● **Input material**
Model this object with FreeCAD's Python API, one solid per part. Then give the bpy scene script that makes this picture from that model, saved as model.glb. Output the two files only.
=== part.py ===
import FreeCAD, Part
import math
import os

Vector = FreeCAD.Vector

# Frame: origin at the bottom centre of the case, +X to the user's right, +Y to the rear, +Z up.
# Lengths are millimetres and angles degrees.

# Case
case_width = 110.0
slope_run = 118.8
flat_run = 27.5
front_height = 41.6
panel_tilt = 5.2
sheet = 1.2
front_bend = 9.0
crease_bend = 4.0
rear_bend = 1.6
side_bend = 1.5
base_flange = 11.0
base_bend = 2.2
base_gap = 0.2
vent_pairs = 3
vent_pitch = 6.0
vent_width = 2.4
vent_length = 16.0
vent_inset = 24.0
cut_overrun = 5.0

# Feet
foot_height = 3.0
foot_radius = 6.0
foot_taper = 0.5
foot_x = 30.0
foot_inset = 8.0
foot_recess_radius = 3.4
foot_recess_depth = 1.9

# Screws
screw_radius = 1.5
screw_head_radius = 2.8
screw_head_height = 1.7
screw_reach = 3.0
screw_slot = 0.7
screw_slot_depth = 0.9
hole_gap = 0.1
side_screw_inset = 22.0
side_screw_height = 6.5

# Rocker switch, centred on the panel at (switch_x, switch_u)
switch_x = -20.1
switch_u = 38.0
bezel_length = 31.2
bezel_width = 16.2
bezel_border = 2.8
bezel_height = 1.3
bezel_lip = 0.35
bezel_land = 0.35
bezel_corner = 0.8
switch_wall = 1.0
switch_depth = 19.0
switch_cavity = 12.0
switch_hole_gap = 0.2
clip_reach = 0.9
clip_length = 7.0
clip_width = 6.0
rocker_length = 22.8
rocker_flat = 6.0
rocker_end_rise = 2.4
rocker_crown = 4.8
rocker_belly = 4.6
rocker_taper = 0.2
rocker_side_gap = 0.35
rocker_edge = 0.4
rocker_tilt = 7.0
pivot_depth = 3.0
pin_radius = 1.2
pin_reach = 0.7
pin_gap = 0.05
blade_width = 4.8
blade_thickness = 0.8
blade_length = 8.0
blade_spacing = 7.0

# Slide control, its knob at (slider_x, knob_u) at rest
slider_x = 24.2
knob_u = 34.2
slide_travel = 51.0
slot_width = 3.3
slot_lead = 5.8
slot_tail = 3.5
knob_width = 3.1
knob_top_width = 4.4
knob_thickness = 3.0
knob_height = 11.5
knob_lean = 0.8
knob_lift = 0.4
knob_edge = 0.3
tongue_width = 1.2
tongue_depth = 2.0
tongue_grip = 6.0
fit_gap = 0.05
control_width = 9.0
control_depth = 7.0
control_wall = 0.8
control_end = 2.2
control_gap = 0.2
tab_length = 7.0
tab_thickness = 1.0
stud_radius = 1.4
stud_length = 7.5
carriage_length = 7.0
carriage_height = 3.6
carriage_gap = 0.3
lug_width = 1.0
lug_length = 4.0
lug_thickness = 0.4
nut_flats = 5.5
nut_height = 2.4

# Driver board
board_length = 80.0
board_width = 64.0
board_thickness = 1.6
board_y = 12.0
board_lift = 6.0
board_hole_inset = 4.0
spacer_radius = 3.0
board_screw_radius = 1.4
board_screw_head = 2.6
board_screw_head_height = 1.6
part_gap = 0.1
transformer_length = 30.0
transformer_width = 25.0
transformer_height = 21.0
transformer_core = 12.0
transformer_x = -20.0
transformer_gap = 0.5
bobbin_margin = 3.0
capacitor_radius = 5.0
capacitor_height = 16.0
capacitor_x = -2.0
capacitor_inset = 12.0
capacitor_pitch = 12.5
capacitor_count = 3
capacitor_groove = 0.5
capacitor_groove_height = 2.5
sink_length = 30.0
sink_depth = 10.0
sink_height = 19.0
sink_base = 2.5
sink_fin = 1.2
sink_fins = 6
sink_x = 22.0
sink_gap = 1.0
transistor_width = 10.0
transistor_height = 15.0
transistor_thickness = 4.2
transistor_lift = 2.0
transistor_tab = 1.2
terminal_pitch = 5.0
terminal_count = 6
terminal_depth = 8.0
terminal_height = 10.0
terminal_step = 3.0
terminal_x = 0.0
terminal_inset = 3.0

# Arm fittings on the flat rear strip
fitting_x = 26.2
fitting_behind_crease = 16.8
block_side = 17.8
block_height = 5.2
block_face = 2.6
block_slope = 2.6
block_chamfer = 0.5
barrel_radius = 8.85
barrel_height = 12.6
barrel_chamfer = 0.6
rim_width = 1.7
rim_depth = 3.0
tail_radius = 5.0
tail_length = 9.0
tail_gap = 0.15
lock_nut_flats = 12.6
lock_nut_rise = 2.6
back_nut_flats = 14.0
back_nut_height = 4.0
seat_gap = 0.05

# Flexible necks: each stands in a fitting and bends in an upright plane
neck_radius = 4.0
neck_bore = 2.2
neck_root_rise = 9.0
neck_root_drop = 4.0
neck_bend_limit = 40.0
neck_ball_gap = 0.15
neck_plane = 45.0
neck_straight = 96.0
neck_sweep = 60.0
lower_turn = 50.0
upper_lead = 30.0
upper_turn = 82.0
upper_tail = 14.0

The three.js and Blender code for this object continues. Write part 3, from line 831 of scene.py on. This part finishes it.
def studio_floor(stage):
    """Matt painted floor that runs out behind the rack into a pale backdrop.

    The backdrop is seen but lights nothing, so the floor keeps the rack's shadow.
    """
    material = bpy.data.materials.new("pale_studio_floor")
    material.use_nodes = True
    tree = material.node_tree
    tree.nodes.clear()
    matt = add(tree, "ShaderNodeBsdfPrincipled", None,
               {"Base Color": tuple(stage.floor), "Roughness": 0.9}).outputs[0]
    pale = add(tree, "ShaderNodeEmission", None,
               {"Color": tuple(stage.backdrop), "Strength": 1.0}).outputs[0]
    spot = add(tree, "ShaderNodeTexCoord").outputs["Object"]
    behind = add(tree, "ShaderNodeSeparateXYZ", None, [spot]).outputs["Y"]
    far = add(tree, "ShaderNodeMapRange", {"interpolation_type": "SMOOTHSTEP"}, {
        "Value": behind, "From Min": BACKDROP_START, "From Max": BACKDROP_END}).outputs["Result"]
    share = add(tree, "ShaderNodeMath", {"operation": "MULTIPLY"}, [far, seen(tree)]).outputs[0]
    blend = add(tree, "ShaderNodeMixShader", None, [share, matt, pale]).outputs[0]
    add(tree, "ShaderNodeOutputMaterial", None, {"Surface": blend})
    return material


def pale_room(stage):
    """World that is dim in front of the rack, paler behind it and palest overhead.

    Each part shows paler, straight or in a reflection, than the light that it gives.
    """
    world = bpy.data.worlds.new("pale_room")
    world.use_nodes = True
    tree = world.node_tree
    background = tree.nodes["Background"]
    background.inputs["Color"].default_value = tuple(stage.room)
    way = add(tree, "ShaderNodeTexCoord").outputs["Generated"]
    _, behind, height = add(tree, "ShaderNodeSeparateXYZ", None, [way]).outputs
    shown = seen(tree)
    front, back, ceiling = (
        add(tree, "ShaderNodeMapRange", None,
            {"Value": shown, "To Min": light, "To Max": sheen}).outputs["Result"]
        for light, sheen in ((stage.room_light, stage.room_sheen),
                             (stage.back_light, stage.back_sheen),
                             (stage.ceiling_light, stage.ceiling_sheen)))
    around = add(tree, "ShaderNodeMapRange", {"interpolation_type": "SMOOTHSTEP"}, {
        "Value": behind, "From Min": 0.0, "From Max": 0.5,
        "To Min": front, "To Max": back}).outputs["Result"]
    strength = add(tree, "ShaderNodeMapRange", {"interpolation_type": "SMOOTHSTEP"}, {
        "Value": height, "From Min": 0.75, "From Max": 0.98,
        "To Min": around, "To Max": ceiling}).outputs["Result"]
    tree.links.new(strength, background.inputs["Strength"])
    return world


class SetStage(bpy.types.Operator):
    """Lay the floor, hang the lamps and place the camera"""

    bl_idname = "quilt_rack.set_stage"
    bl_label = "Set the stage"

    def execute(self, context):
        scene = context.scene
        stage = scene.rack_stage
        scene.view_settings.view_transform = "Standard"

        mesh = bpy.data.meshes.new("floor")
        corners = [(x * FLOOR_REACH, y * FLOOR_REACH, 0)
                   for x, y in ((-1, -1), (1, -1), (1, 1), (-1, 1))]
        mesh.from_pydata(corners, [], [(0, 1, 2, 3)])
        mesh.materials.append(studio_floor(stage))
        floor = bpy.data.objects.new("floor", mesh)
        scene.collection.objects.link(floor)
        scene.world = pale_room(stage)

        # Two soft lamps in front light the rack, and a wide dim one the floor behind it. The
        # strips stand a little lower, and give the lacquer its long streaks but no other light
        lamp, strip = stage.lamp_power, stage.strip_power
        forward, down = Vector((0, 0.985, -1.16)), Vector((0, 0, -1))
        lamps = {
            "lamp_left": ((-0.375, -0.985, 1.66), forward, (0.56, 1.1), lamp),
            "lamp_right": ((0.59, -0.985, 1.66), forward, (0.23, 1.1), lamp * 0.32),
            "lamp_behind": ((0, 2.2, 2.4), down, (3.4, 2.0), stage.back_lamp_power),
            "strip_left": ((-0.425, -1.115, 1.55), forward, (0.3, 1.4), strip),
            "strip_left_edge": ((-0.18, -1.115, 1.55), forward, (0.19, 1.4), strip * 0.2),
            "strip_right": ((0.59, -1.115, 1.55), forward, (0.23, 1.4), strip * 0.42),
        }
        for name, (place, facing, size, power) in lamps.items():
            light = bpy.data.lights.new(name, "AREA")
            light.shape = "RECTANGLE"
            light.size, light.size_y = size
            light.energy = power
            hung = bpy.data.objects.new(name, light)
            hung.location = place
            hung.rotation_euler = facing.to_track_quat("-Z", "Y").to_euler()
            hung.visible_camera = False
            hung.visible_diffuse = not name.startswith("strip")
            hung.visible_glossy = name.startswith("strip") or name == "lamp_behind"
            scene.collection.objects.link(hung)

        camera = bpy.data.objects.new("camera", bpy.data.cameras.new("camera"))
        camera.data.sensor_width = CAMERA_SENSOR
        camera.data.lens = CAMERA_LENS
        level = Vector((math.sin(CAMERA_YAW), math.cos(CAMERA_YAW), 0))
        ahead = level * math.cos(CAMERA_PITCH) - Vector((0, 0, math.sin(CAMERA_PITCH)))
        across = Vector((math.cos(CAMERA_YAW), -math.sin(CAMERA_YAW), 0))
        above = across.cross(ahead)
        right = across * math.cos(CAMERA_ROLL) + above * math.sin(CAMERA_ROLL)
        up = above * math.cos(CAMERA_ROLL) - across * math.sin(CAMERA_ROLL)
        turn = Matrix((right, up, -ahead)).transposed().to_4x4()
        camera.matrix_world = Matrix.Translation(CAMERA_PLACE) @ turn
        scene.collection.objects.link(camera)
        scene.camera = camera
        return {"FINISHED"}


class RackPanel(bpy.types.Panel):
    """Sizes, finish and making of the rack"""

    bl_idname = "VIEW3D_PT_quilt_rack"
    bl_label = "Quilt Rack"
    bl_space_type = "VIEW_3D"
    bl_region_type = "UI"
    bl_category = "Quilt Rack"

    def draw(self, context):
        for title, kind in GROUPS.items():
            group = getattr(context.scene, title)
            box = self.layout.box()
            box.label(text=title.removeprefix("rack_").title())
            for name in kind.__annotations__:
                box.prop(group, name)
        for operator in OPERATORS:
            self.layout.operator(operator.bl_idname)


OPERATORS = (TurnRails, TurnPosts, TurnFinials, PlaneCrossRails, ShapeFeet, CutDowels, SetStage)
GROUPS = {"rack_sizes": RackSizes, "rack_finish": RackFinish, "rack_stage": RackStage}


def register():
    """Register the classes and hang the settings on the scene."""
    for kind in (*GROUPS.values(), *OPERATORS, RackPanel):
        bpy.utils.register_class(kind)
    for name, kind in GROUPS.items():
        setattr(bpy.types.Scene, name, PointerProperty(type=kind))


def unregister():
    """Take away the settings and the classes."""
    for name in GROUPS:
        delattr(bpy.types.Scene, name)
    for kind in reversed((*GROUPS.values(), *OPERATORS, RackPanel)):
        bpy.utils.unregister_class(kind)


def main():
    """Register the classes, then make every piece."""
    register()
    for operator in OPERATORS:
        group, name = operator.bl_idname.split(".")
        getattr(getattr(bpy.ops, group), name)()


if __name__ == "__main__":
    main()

● **What you should do**
Copy each line of the records above that carries the word "FreeCAD".

● **Exercise solution**
Model this object with FreeCAD's Python API, one solid per part. Then give the bpy scene script that makes this picture from that model, saved as model.glb. Output the two files only.
import FreeCAD, Part
Vector = FreeCAD.Vector